Dans «Hooped», un jeune homme rêve de devenir joueur professionnel de basketball. C’était aussi le rêve du jeune «Ady» qui, teenager, a vécu quelques mois chez son oncle à Los Angeles. Le film évoque l’odyssée de celui qui part vivre chez son oncle au Canada, en passant par le Luxembourg et l’Egypte. La comédie tourne autour des magouilles de son oncle. Aucun père ne sera dépeint dans le film. Le père d’Adolf El Assal n’y figurera certainement pas.

Ce sentiment d’avoir été trahie

Mary Faltz a subi son calvaire pendant 16 ans, jusqu’à l’âge de 25 ans, lorsqu’elle a dénoncé son père. Ses frères et sœurs diront devant les tribunaux qu’ils ignoraient tout. Elle se sentira trahie par toute sa famille.

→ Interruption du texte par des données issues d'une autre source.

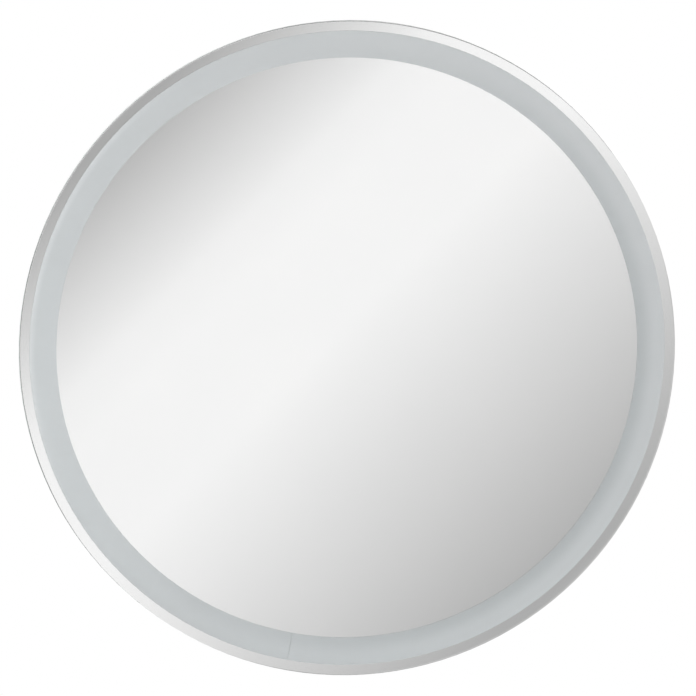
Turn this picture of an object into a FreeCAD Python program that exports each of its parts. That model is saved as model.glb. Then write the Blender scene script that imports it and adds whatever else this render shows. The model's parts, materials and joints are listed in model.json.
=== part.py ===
import FreeCAD, Part
import math
import os
import re
import Sketcher

from FreeCAD import Placement, Rotation, Vector

# A round wall mirror with a frosted light ring behind its glass.
#
# Every piece is drawn in one working frame: x to the right and y up along the
# mirror, z out of the wall towards the viewer, zero at the mirror's centre on
# the wall plane. The placement of each piece then stands that frame upright,
# with the origin between the two screw holes of the wall rail.

# Driving dimensions, in millimetres and degrees.
SIZES = {
    # glass and its coating
    "glass_radius": 300,
    "glass_thickness": 5,
    "glass_arris": 0.3,
    "rim_band": 9.2,
    "ring_width": 24.9,
    "etch_depth": 0.15,
    "coat_thickness": 0.2,
    "coat_gap": 0.05,
    "film_thickness": 0.2,
    "film_margin": 1,
    # aluminium frame ring
    "frame_overhang": 6,
    "frame_wall": 1.5,
    "flange_width": 2.9,
    "web_width": 15,
    "wall_gap": 2,
    "seam_gap": 0.4,
    "seam_angle": 225,
    "joint_length": 44,
    "joint_height": 8,
    "joint_gap": 0.05,
    "rivet_offset": 12,
    "rivet_radius": 1.5,
    "rivet_head_radius": 2.5,
    "rivet_head_height": 0.7,
    "hole_clearance": 0.1,
    "close_clearance": 0.05,
    # white reflector tray, diffuser and seals
    "tray_wall": 1.5,
    "tray_side_wall": 1.2,
    "tray_gap": 0.3,
    "lip_thickness": 1,
    "diffuser_thickness": 2.5,
    "diffuser_bearing": 1,
    "diffuser_gap": 0.2,
    "diffuser_joint": 0.1,
    "post_radius": 4,
    "feed_angle": 259.5,
    "feed_slot_length": 14,
    "feed_slot_width": 8,
    # light-emitting tape
    "tape_width": 8,
    "tape_thickness": 0.3,
    "tape_glue": 0.05,
    "tape_margin": 0.125,
    "tape_opening": 8,
    "chip_length": 3.5,
    "chip_width": 2.8,
    "chip_height": 0.8,
    "chip_solder": 0.05,
    # rear cover
    "cover_sheet": 1,
    "cover_margin": 0.5,
    "bead_depth": 1.5,
    "bead_width": 12,
    "bead_flank": 4,
    "outer_bead_inset": 10,
    "bead_clearance": 5,
    "cover_screw_inset": 8,
    "screw_radius": 1.5,
    "screw_head_radius": 2.8,
    "screw_head_height": 1.6,
    "screw_length": 10,
    "screw_slot_width": 0.7,
    "screw_slot_depth": 0.8,
    # hanging rails and bumpers
    "hang_drop": 140,
    "rail_length": 260,
    "rail_sheet": 1.5,
    "rail_base": 20,
    "rail_lip": 12,
    "rail_gap": 0.3,
    "lip_clear": 1.6,
    "flange_gap": 1.1,
    "lift_gap": 1.5,
    "rail_hole_spacing": 210,
    "rail_hole_radius": 2.75,
    "hanger_rivet_inset": 20,
    "hanger_rivet_inner": 40,
    "hanger_rivet_radius": 1.6,
    "hanger_rivet_head": 3.2,
    "hanger_rivet_tail": 2.4,
    "bumper_spread": 180,
    "bumper_drop": 190,
    "bumper_radius": 8,
    "bumper_stem": 3,
    "bumper_barb": 4.2,
    "barb_taper": -20,
    # service hatch
    "hatch_height": 40,
    "hatch_opening_width": 56,
    "hatch_opening_height": 50,
    "hatch_corner": 6,
    "hatch_margin": 9,
    "hatch_sheet": 1,
    "gasket_thickness": 0.5,
    "gasket_inset": 0.5,
    "hatch_screw_inset": 4.5,
    "hatch_screw_length": 4,
    # supply cable inlet
    "inlet_across": 62,
    "inlet_bore": 3.6,
    "inlet_waist": 6.4,
    "inlet_flange": 9,
    "inlet_flange_height": 1.8,
    # terminal block
    "block_width": 22,
    "block_length": 34,
    "block_depth": 13,
    "pole_pitch": 10,
    "pole_height": 7,
    "well_width": 13.2,
    "well_length": 6.4,
    "well_floor": 4,
    "clamp_clearance": 0.1,
    "clamp_depth": 6,
    "clamp_bore": 1.2,
    "clamp_screw_spread": 7,
    "clamp_screw_radius": 1.2,
    "clamp_screw_head": 2,
    "clamp_screw_head_height": 1.4,
    "clamp_screw_reach": 1.6,
    "block_screw_radius": 1.1,
    "block_screw_head": 1.7,
    # driver
    "driver_across": -130,
    "driver_height": 40,
    "driver_length": 140,
    "driver_width": 50,
    "driver_case_depth": 16.4,
    "driver_wall": 1.6,
    "driver_corner": 4,
    "driver_ear": 10,
    "driver_ear_width": 20,
    "driver_ear_thickness": 3,
    "driver_screw_length": 5,
    "driver_input_spread": 20,
    "driver_output_spread": 8,
    "driver_wire_height": 9,
    "board_margin": 2,
    "board_thickness": 1.6,
    "board_boss_radius": 3,
    "board_boss_height": 2.4,
    "board_boss_inset": 8,
    "transformer_length": 24,
    "transformer_width": 20,
    "transformer_height": 9.5,
    "transformer_window": 14,
    "capacitor_radius": 4,
    "capacitor_height": 9,
    "connector_depth": 9,
    "connector_width": 7,
    # earth point
    "earth_across": -24,
    "earth_height": -18,
    "stud_radius": 2,
    "stud_head_radius": 4,
    "stud_head_height": 1,
    "stud_length": 9,
    "stud_clearance": 0.05,
    "lug_radius": 4,
    "lug_sheet": 0.8,
    "lug_barrel_radius": 1.7,
    "lug_barrel_length": 7,
    "nut_width": 7,
    "nut_height": 3.2,
    # wires and their clips
    "wire_radius": 1,
    "led_wire_radius": 0.8,
    "wire_end_gap": 0.1,
    "wire_lift": 1.2,
    "solder_gap": 0.3,
    "duct_across": 48,
    "duct_spread": 3,
    "led_run_inset": 34,
    "led_wire_spread": 1.4,
    "wire_bore_clearance": 0.4,
    "clip_length": 8,
    "clip_opening": 12,
    "clip_wall": 1.6,
    "clip_clear": 4.2,
    # rocker switch
    "switch_length": 13,
    "switch_width": 8.6,
    "switch_margin": 0.45,
    "switch_fit": 0.1,
    "switch_depth": 11.6,
    "switch_floor": 1.4,
    "bezel_length": 15,
    "bezel_width": 10.5,
    "bezel_thickness": 1.5,
    "bezel_seat": 0.12,
    "latch_reach": 0.5,
    "latch_gap": 0.35,
    "latch_length": 3,
    "rocker_length": 10,
    "rocker_width": 6,
    "rocker_tilt": 9,
    "rocker_crest": 1,
    "rocker_skirt": 1.6,
    "rocker_chamfer": 1,
    "rocker_end_clearance": 0.7,
    "rocker_side_clearance": 0.2,
    "pivot_depth": 2.1,
    "trunnion_radius": 0.8,
    "trunnion_length": 0.7,
    "bridge_inset": 1,
    "bridge_length": 2.2,
    "bridge_sheet": 0.5,
    "contact_gap": 0.2,
    "tab_width": 2.8,
    "tab_sheet": 0.8,
    "tab_spread": 3.8,
    "tab_reach": 6,
}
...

Aujourd’hui, elle se dit reconnaissante de la décision du Film Fund de suspendre toutes les aides financières destinées au tournage et à la production du film «Hooped». Elle espère que cette suspension donnera lieu à une annulation définitive des aides. Son frère, en revanche, se dit optimiste qu’une solution puisse être trouvée pour le financement.

Il s’agit d’une ligne rouge, d’une limite morale qui n’a pas le droit d’être franchie.“Mary Faltz

Adolf El Assal et Mary Faltz ont un talent pour l’écriture. Le premier écrit des scénarios, dont trois scénarios ont abouti à des films sur le Grand Écran. Ils lui ont valu trois prix et deux nominations à des festivals de films internationaux.

Mary Faltz, pour sa part, sortira bientôt son deuxième livre. Elle est l’auteure du livre «Trahie dans sa chair» – un ouvrage autobiographique. Cette chercheuse clinique et pharmacienne diplômée s’engage sur la scène publique pour donner une voix aux victimes d’abus sexuels. Ella apparaît avec nom et visage dans une campagne de «Zonta Luxembourg» lancée dans le cadre de la «Orange Week», ne cache pas son identité au «RTL Kloertext» et donne des Ted Talks. Aujourd’hui, elle est investie pour sensibiliser les enseignants au repérage des victimes de violences sexuelles. De par son expérience, elle sait à quoi ressemble le cri d’appel à l’aide étouffé d’un teenager.